▶ **What is required**:
Only the lines from the line that has "const spinel = new" through the line that has "# So this lesson" should be reproduced, exactly and with both ends kept.

[start Collected data]

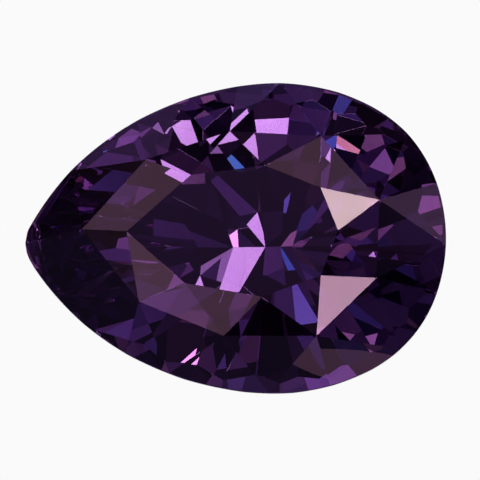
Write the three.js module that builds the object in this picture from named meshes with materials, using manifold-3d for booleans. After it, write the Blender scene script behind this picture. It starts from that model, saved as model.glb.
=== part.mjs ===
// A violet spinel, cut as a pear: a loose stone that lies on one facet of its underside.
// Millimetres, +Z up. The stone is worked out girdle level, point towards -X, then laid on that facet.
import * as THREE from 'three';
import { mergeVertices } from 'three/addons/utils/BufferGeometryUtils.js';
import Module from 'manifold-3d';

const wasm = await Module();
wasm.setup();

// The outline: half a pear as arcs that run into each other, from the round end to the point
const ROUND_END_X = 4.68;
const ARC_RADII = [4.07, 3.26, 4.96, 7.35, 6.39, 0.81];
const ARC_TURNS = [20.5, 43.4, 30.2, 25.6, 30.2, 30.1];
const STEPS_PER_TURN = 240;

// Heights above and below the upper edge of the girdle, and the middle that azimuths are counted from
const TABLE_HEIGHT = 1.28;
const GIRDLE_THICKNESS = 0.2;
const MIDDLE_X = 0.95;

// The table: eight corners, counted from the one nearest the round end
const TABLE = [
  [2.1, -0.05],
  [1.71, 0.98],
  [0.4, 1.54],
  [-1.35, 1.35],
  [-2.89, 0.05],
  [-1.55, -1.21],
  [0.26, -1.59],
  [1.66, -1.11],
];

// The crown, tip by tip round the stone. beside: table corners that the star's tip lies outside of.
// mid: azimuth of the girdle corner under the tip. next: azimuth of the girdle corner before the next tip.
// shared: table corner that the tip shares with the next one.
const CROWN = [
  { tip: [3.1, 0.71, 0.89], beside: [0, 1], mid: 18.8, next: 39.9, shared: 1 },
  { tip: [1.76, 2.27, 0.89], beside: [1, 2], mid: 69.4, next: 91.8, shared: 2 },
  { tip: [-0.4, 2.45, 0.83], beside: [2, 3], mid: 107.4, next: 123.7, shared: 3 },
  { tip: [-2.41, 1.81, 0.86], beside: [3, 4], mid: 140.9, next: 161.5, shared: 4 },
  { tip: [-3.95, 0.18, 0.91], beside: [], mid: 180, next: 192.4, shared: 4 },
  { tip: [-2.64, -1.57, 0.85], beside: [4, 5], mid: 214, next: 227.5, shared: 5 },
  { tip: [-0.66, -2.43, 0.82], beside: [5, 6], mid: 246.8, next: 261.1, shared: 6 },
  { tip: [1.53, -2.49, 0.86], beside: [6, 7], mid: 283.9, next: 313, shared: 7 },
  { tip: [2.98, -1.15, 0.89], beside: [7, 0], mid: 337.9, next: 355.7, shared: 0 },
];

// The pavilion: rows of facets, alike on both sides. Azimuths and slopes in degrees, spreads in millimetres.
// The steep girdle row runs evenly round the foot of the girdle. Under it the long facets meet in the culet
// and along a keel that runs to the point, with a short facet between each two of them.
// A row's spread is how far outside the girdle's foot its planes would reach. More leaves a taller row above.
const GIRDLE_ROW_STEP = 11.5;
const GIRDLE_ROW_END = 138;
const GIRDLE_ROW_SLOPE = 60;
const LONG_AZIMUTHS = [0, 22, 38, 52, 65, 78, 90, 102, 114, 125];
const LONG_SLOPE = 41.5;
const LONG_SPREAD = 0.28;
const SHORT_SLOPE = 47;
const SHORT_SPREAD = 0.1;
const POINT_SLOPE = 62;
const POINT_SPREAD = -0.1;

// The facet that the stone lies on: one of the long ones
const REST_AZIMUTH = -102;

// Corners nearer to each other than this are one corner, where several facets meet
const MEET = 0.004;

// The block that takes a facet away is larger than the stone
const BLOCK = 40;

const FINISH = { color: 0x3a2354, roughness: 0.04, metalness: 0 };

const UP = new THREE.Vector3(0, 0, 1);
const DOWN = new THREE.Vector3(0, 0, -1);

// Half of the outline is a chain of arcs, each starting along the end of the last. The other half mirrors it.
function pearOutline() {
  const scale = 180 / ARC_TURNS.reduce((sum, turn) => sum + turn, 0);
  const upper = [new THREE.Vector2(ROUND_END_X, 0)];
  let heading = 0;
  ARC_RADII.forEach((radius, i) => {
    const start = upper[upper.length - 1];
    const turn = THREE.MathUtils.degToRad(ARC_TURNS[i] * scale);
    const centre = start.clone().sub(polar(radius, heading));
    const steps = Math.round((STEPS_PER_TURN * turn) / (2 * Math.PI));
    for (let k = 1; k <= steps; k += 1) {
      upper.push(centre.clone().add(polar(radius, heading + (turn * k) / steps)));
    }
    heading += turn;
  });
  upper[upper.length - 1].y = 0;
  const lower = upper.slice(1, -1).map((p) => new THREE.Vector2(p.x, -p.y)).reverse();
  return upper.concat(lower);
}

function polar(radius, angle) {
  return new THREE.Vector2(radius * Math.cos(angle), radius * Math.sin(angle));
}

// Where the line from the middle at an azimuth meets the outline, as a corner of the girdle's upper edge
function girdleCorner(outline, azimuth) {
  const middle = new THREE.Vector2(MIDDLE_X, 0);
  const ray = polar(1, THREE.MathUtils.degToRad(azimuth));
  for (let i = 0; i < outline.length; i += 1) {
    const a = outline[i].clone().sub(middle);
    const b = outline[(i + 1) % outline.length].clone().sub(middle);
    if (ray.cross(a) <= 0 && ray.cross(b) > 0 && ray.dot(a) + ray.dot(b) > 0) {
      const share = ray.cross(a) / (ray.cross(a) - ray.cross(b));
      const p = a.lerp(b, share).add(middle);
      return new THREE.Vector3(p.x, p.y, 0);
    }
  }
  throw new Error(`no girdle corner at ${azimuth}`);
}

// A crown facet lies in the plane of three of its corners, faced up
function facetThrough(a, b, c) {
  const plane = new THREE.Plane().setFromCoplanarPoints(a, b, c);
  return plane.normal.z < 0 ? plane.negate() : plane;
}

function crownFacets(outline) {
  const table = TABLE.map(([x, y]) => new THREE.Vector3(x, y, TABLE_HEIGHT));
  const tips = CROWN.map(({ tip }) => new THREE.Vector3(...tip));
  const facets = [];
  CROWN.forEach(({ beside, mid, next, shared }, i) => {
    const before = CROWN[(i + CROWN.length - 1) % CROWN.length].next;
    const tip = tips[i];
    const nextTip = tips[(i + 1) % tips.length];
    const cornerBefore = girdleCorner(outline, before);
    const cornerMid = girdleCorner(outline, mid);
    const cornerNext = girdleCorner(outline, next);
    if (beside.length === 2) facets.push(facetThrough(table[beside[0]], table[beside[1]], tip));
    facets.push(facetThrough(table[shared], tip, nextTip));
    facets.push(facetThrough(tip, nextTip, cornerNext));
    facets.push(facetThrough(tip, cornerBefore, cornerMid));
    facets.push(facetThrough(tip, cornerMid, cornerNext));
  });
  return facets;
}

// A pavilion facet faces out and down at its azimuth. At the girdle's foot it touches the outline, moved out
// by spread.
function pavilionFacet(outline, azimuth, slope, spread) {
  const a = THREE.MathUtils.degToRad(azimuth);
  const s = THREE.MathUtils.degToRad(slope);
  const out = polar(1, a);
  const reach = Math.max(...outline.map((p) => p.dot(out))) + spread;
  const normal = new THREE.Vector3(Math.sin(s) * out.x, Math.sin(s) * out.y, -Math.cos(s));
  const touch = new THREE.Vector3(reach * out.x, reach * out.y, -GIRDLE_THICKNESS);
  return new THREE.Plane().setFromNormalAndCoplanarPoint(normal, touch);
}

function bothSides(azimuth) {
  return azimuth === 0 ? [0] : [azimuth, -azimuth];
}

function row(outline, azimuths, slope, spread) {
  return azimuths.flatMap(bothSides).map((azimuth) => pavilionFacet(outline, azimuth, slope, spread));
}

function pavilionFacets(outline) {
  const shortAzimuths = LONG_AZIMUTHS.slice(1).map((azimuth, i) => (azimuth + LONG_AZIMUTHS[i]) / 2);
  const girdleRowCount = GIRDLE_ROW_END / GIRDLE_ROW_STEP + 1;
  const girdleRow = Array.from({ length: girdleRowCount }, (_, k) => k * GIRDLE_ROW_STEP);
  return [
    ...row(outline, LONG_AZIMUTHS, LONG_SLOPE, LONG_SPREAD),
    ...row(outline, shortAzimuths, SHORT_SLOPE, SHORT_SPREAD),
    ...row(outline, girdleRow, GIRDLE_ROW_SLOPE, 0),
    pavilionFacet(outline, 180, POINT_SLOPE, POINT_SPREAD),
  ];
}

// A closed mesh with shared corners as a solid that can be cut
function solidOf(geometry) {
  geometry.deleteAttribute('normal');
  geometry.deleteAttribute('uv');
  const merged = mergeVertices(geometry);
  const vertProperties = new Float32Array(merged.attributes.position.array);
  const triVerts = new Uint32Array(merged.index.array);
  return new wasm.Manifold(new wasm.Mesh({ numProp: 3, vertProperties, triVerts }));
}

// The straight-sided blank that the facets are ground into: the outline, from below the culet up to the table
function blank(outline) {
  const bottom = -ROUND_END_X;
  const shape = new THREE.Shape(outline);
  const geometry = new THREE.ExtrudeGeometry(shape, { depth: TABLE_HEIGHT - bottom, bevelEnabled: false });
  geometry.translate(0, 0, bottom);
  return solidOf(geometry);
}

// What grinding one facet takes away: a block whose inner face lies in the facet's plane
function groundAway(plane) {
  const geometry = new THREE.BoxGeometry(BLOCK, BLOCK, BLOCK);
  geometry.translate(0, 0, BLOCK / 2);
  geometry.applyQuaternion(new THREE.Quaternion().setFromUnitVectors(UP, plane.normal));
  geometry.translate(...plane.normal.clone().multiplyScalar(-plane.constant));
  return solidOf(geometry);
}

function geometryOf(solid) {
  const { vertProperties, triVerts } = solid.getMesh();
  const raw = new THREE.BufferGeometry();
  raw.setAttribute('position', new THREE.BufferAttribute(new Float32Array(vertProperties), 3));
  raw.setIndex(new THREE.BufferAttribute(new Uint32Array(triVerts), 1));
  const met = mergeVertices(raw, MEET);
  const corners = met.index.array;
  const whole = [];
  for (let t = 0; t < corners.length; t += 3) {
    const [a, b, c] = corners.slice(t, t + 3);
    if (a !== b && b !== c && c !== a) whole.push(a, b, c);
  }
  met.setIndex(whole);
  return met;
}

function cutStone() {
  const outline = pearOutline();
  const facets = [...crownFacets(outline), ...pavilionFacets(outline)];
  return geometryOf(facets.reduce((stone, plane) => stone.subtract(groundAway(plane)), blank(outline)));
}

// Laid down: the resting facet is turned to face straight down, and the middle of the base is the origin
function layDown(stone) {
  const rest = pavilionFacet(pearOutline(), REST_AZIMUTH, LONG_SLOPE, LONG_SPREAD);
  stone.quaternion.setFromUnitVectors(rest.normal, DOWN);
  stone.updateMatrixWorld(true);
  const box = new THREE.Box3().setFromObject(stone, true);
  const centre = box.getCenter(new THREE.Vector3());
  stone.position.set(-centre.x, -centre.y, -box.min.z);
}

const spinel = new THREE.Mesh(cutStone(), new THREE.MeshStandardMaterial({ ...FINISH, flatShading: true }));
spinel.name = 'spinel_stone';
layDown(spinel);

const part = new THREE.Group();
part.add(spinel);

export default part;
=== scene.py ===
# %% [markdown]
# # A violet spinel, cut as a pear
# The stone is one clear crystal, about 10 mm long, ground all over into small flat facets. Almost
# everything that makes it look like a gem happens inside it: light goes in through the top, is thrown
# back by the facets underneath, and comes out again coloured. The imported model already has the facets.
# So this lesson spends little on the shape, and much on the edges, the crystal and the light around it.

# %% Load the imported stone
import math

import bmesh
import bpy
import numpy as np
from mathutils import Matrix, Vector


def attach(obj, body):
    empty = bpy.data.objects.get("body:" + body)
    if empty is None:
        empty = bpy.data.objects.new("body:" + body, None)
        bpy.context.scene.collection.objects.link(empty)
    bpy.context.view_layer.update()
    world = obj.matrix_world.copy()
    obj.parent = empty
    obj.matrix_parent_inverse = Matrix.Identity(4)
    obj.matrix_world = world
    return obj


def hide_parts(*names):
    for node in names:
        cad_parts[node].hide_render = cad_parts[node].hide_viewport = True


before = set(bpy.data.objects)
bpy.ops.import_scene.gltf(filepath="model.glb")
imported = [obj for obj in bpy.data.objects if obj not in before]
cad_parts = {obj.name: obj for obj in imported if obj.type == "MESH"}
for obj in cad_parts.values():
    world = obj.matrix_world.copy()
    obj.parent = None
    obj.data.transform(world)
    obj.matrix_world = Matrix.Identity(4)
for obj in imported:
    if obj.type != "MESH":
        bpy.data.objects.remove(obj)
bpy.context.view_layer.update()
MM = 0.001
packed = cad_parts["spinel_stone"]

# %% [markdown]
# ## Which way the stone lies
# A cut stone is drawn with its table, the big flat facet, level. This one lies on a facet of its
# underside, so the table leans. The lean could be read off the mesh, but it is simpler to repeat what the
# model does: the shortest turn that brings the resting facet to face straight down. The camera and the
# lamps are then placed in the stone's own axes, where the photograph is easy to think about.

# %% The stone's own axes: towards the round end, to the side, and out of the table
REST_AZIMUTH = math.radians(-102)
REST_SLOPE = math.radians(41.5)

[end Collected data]

▶ **Exercise output**:
const spinel = new THREE.Mesh(cutStone(), new THREE.MeshStandardMaterial({ ...FINISH, flatShading: true }));
spinel.name = 'spinel_stone';
layDown(spinel);

const part = new THREE.Group();
part.add(spinel);

export default part;
=== scene.py ===
# %% [markdown]
# # A violet spinel, cut as a pear
# The stone is one clear crystal, about 10 mm long, ground all over into small flat facets. Almost
# everything that makes it look like a gem happens inside it: light goes in through the top, is thrown
# back by the facets underneath, and comes out again coloured. The imported model already has the facets.
# So this lesson spends little on the shape, and much on the edges, the crystal and the light around it.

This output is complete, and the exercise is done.